Many in the expat community that have simply fled. For the moms with 5 kids and a baby, the SAHM is better off in the states, as it is difficult for them to understand what is going on and hard for them to shop when they understand nothing and there us so little to buy. But it saddens me that the expat who has been sent here as a highly paid leader turns tail. It is times like this when leaders are most needed. Perhaps they weren't good leaders after all.

It's been a very long week. I'm tired. I told DW today that I just wanted to go somewhere for the weekend that was warm, high, away from the panic, and not shaking like jelly.

R
 
Looks like the O'hare radiation was from medical equipment that was stored in the cargo-hold. And at levels that is consistent with normal daily operations.

Radiation From Japan Detected At O’Hare Airport « CBS Chicago

This article states people absorbed radiation.

Here's the part I read:
"Most passengers and airline crew members coming to O’Hare from Japan on Thursday said that it appeared the amount of radiation the radiation they’d absorbed was not dangerous."
 
It's been a very long week. I'm tired. I told DW today that I just wanted to go somewhere for the weekend that was warm, high, away from the panic, and not shaking like jelly.

R
Thanks Rambler for your observations. About the shaking getting on your nerves- I can sure understand that. I lived in LA during the San Fernando Valley quake of 1971, maybe 20 miles SW of the epicenter. It was a pretty good shake that brought down some freeway overpasses, but of course nothing like what happened during the Miyagi Prefecture quake that you have just gone through. But nevertheless the aftershocks went on and on, and I believe from talking with people that it was more the ongoing nerve-wracking shaking that sent people packing their goods into U-Hauls and heading into other states than the one-off quake itself.

And aftershocks that of 7! - they can do plenty damage too.

Ha
 
The best summary I've found of the sequence of events to date is at

http://www.world-nuclear-news.org/RS_Insight_to_Fukushima_engineering_challenges_1803112.html

I apologize in advance if the URL wrapped. I'm on my iPhone.

It's been over 15 years but I used to work in the nuclear business doing fire safety analyses (Appendix R for you other nukes out there) including BWR/4 reactors in Mark I containments. As soon as the news hit that all power was wiped out I basically thought to myself "holy carp!!" My hat is off to the brave operators and responders at the plant. I can't imagine what they are going through.
 
This article states people absorbed radiation.

Here's the part I read:
"Most passengers and airline crew members coming to O’Hare from Japan on Thursday said that it appeared the amount of radiation the radiation they’d absorbed was not dangerous."

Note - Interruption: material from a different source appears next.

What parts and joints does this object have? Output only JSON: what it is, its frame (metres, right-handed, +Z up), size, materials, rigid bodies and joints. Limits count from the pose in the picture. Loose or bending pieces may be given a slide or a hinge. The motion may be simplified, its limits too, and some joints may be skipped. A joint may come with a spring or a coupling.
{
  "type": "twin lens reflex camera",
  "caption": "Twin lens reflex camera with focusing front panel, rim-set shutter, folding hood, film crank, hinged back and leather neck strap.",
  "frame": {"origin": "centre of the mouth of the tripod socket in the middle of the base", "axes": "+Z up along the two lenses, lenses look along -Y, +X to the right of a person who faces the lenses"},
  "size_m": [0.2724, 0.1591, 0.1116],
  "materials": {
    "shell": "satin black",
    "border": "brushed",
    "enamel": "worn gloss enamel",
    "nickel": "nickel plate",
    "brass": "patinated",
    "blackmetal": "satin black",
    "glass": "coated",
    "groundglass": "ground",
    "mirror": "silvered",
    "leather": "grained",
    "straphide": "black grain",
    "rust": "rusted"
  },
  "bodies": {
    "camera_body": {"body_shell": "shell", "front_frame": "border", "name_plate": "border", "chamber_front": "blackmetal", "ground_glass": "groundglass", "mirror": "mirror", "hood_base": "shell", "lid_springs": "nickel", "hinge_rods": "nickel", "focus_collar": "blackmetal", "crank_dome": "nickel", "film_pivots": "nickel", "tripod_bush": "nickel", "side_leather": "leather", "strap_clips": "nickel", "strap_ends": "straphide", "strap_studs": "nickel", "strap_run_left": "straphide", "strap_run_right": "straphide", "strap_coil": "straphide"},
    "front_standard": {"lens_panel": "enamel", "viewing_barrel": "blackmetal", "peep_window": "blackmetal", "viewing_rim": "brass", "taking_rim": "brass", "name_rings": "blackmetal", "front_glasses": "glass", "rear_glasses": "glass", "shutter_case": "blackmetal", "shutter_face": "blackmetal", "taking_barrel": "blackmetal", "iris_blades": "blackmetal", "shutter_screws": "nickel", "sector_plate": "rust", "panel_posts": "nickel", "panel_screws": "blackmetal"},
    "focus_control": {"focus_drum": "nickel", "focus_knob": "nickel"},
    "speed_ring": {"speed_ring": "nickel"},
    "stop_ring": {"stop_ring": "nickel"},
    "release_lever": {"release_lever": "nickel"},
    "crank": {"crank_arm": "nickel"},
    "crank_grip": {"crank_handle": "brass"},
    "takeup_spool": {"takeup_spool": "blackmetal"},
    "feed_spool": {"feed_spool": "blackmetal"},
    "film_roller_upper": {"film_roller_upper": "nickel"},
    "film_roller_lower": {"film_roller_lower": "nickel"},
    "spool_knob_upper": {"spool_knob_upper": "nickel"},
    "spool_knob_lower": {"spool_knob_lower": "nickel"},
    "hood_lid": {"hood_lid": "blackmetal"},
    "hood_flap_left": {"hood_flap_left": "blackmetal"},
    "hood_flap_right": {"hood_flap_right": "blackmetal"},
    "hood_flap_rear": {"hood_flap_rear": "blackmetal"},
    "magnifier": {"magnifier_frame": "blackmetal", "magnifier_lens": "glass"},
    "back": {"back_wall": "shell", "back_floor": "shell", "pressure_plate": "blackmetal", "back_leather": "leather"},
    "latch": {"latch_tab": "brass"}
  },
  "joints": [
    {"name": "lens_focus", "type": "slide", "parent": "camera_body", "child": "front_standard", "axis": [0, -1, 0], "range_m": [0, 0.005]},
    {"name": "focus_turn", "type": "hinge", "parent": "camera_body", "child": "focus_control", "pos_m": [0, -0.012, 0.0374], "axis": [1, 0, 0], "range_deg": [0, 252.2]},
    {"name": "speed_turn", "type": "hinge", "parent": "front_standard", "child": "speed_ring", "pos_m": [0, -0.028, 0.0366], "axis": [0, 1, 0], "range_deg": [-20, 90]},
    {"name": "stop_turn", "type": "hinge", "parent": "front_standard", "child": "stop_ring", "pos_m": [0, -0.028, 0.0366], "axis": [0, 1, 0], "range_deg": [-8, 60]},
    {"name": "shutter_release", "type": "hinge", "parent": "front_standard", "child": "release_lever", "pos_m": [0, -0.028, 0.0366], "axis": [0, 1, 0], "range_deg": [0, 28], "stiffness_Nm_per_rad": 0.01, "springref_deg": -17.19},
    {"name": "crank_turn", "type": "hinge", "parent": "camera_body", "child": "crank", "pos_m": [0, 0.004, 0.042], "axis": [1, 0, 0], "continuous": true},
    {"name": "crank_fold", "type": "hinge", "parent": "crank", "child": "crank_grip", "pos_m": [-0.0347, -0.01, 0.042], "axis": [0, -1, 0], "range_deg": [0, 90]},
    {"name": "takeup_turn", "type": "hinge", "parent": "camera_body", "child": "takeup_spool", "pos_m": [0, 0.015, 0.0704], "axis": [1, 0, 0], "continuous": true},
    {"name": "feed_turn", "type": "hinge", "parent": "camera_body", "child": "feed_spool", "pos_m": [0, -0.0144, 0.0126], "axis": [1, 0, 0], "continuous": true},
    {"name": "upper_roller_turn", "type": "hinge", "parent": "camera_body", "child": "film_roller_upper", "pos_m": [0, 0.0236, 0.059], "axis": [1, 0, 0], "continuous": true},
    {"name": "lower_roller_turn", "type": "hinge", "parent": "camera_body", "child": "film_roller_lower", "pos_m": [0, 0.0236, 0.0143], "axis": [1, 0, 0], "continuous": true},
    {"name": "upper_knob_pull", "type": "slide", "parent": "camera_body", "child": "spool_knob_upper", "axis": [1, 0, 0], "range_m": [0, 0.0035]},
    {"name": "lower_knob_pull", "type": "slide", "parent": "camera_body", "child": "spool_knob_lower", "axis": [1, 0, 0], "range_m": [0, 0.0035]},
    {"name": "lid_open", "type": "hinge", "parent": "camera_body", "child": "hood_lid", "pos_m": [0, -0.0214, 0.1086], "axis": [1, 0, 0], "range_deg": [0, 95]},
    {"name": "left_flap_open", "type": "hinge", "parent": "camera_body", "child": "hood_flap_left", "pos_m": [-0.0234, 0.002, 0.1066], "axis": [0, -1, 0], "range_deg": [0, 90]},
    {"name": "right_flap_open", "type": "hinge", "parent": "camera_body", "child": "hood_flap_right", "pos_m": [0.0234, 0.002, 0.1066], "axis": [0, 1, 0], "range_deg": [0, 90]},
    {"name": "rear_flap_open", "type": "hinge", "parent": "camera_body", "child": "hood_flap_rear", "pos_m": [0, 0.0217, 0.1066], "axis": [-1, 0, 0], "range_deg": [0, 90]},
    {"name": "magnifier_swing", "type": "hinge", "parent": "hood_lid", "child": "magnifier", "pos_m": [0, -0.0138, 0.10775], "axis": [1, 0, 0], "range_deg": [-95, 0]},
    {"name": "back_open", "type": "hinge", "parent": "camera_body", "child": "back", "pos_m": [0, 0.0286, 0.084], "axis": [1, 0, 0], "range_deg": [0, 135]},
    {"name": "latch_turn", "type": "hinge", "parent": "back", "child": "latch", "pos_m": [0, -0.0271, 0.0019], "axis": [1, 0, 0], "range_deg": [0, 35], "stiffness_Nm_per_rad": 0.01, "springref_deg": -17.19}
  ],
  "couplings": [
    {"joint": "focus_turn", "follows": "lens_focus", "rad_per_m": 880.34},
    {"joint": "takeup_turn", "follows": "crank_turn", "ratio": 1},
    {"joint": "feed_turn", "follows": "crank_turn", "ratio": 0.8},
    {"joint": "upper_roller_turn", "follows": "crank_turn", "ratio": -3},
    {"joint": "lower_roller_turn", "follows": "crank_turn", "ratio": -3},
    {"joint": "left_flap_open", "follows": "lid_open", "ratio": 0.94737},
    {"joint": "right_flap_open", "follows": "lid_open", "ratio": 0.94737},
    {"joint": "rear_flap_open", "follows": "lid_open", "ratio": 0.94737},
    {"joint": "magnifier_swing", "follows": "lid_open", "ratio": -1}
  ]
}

The article also said this:

"Obama’s homeland security chief said federal officials are monitoring incoming flights from Japan for even trace amounts of radiation and that none was detected on passengers or luggage."
 
The article also said this:

"Obama’s homeland security chief said federal officials are monitoring incoming flights from Japan for even trace amounts of radiation and that none was detected on passengers or luggage."

Ronstar,
I'm not sure if you noticed this article got updated last night at 10pm. They also included WBBM-780 radiocast at the top of the article.

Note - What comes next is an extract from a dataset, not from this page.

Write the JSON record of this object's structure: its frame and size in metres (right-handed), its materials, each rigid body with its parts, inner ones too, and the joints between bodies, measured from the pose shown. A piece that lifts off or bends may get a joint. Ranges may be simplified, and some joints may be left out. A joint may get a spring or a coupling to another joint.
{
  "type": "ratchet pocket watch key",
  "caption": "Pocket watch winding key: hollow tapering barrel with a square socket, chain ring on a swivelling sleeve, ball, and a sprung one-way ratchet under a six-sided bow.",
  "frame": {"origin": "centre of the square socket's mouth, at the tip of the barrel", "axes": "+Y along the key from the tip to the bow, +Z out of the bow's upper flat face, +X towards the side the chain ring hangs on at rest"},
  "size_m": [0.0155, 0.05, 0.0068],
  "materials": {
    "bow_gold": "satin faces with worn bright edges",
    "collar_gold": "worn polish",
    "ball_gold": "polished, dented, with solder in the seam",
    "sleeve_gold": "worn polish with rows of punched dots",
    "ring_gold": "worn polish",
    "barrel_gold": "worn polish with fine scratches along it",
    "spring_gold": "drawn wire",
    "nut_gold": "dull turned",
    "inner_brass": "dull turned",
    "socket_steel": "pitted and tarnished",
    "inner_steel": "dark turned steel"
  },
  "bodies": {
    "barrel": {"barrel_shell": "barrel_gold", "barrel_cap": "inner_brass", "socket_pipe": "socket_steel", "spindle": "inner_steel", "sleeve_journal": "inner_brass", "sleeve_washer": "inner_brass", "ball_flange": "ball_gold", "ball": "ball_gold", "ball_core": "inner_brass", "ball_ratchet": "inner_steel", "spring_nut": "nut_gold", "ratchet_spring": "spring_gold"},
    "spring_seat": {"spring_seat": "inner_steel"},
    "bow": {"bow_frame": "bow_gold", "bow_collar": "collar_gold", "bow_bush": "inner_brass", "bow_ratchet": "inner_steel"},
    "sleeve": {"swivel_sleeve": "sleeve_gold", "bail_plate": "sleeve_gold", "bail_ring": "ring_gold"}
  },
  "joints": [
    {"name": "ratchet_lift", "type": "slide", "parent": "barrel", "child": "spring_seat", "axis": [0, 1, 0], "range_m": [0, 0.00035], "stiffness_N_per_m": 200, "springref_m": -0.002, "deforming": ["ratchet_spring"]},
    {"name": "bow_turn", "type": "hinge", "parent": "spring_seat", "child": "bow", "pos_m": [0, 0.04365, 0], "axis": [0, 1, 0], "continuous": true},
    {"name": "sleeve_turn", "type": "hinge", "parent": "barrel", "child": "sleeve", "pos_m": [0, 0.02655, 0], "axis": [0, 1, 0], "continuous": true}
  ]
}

"As WBBM Newsradio 780′s Mike Krauser reports, travelers coming in from Japan triggered radiation detectors at O’Hare as they passed through customs. Only very small amounts of radiation were detected."

You would think CBS TV and radio would get their stories straight in the same article!
 
Ronstar,
I'm not sure if you noticed this article got updated last night at 10pm. They also included WBBM-780 radiocast at the top of the article.

"As WBBM Newsradio 780′s Mike Krauser reports, travelers coming in from Japan triggered radiation detectors at O’Hare as they passed through customs. Only very small amounts of radiation were detected."

You would think CBS TV and radio would get their stories straight in the same article!

Thanks! - I did not know they updated the article. I don't listen to WBBM radio - I just watch Kate Sullivan on local CBS tv.